Tuesday, April 1, 2008

Backboards and CAT Scans

I am trying to stay optimistic. I am really trying to find the good and learning from the bits and pieces of my life. But this week started out on the wrong foot in a big way.
We got a snow storm Sunday and by Monday morning it was 6 inches of snow and ice. I trekked up to campus for my one class and it was cancelled. I was annoyed and headed back slipping and sliding the whole way. There was a layer of ice over everything and the campus hadn't been salted yet. I was almost home free when it happened.
I stepped on the first step and fell down the stairs. I hit my head on the top step, my neck on the second, my back on the third, my rear end on the fourth and my legs on the last. I hit hard. I laid there in shock and pain as I heard people asking me if I was OK and if I needed help. In the end I was whisked the the hospital on a backboard, in a neck collar in an ambulance. I endured x-rays and CAT scans and pain and fear.

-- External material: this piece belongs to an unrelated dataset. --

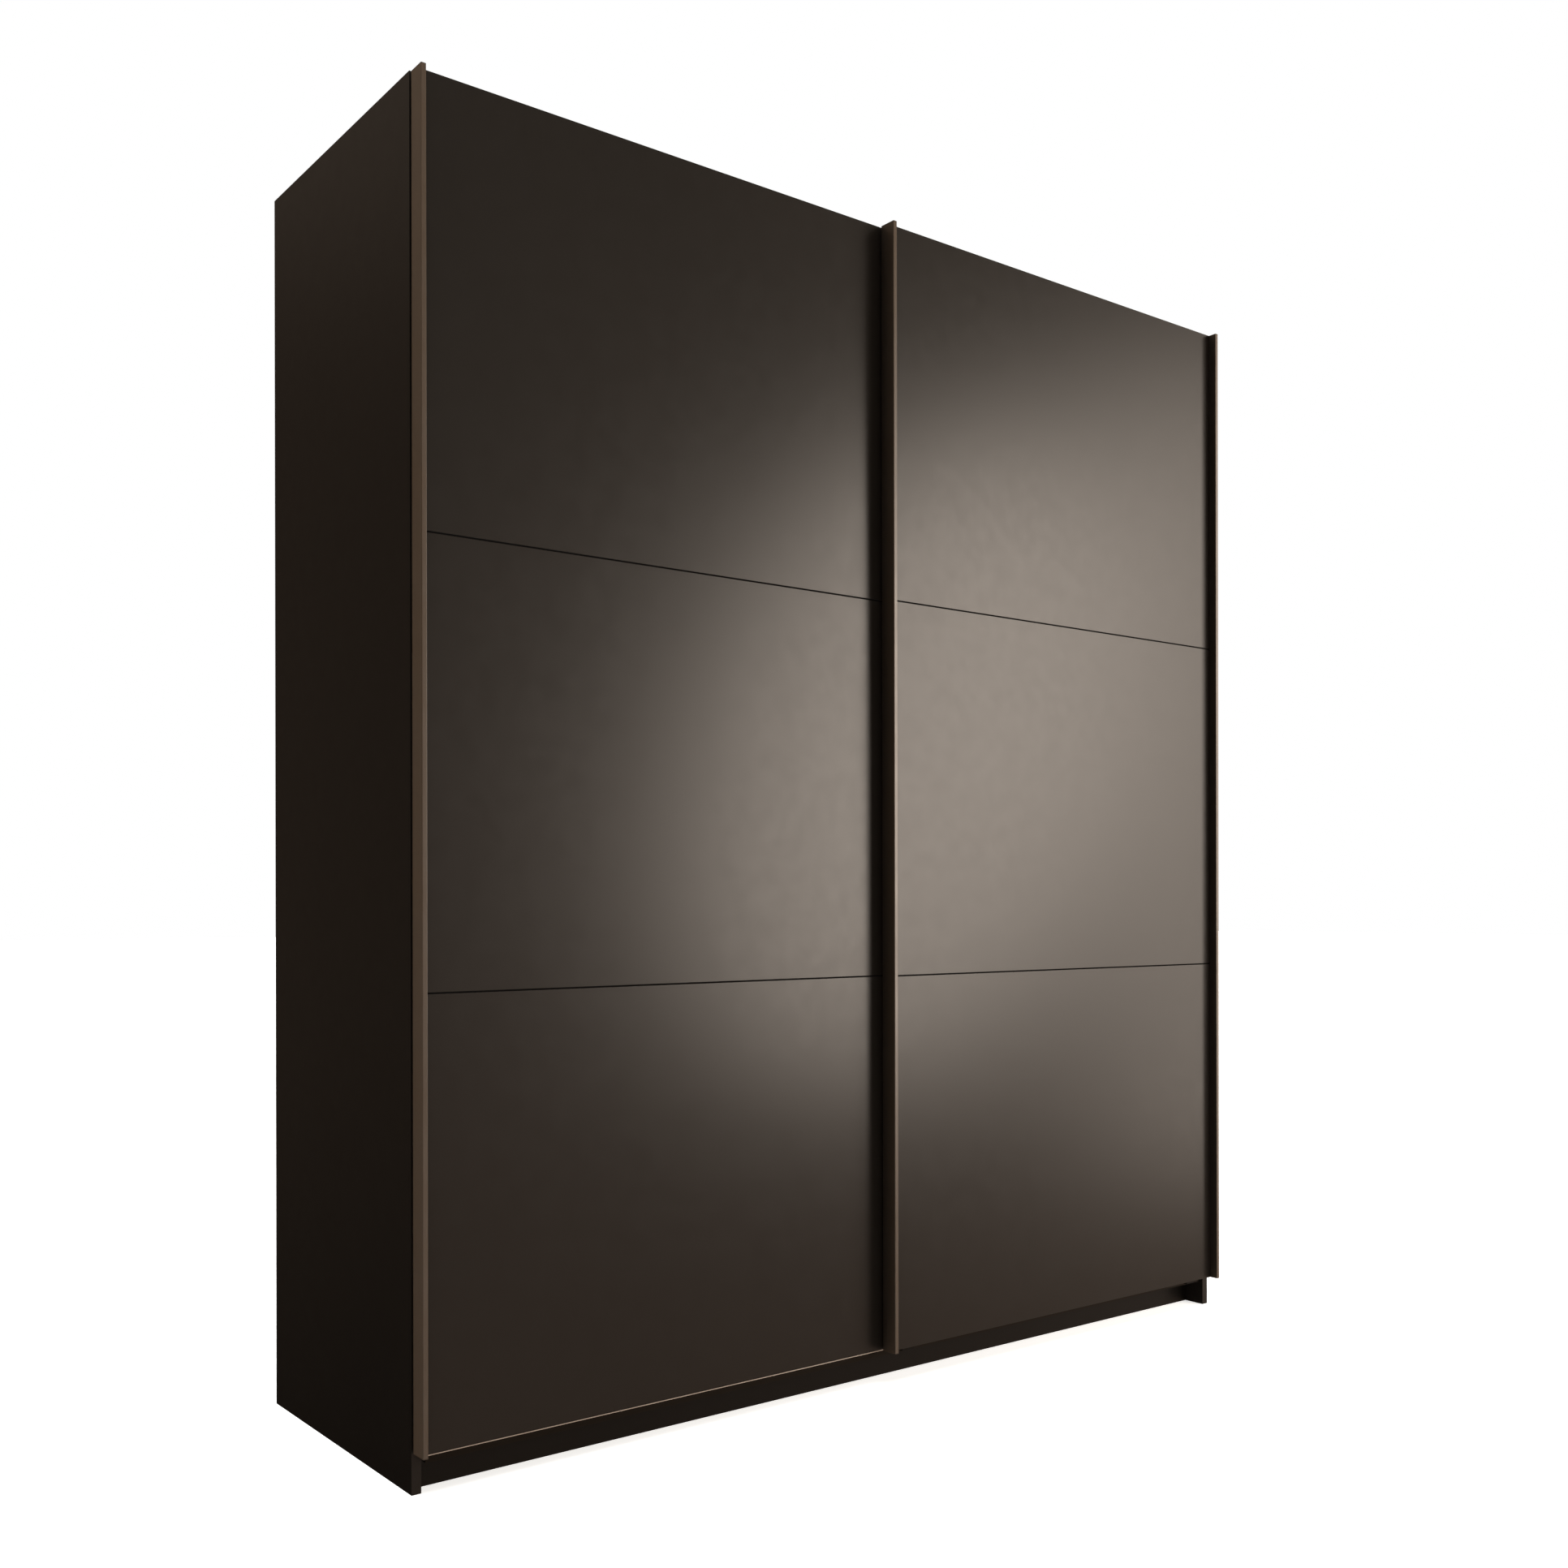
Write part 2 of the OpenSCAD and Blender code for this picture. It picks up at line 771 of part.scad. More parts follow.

For a moment I was scared that there was a serious problem. After a wonderful shot of morphine and hours and hours at the hospital, I was released. I sprained my lower back, pulled all the muscles in my upper back and shoulders and have a swollen neck and head. The drainage is beyond disgusting. I can not get comfortable.
There are amazing things right around the corner for me. I have to believe that. I have to believe that the Lord is keeping me in his arms right now. Please keep me in your prayers, because I don't know how I can find the good in this one.

4 comments:

Anonymous said...

Ok my most favorite roommate ever...you must be more careful. Maybe I should get you some of those shoes with ice picks in them so that you have more traction. I am sorry you are going through a rough patch right now, but I truly believe that everything happens for a reason and that the lord is with you always. It may not seem like he knows what he is doing, but he does. I also want you to know that I am always here for you, just incase you forgot!

hope said...

Nikki, Nikki... I am so sorry. OUCH!!! I also agree with Liz, though. Trials are made to strengthen us. I also believe that most trials we experience now are to prepare us to be stronger for other things to come many years from now. Have faith.

Emily said...

YIKES! What a fall, it sounds terrible! I hate ice, that must be why I live in Texas...

Anyway, hang in there. Things will be better soon, I know it!

***LIZ*** said...

Nichole!! Oh my goodness! I hope you are better soon. That is awful you definately get a spot reserved in my prayers!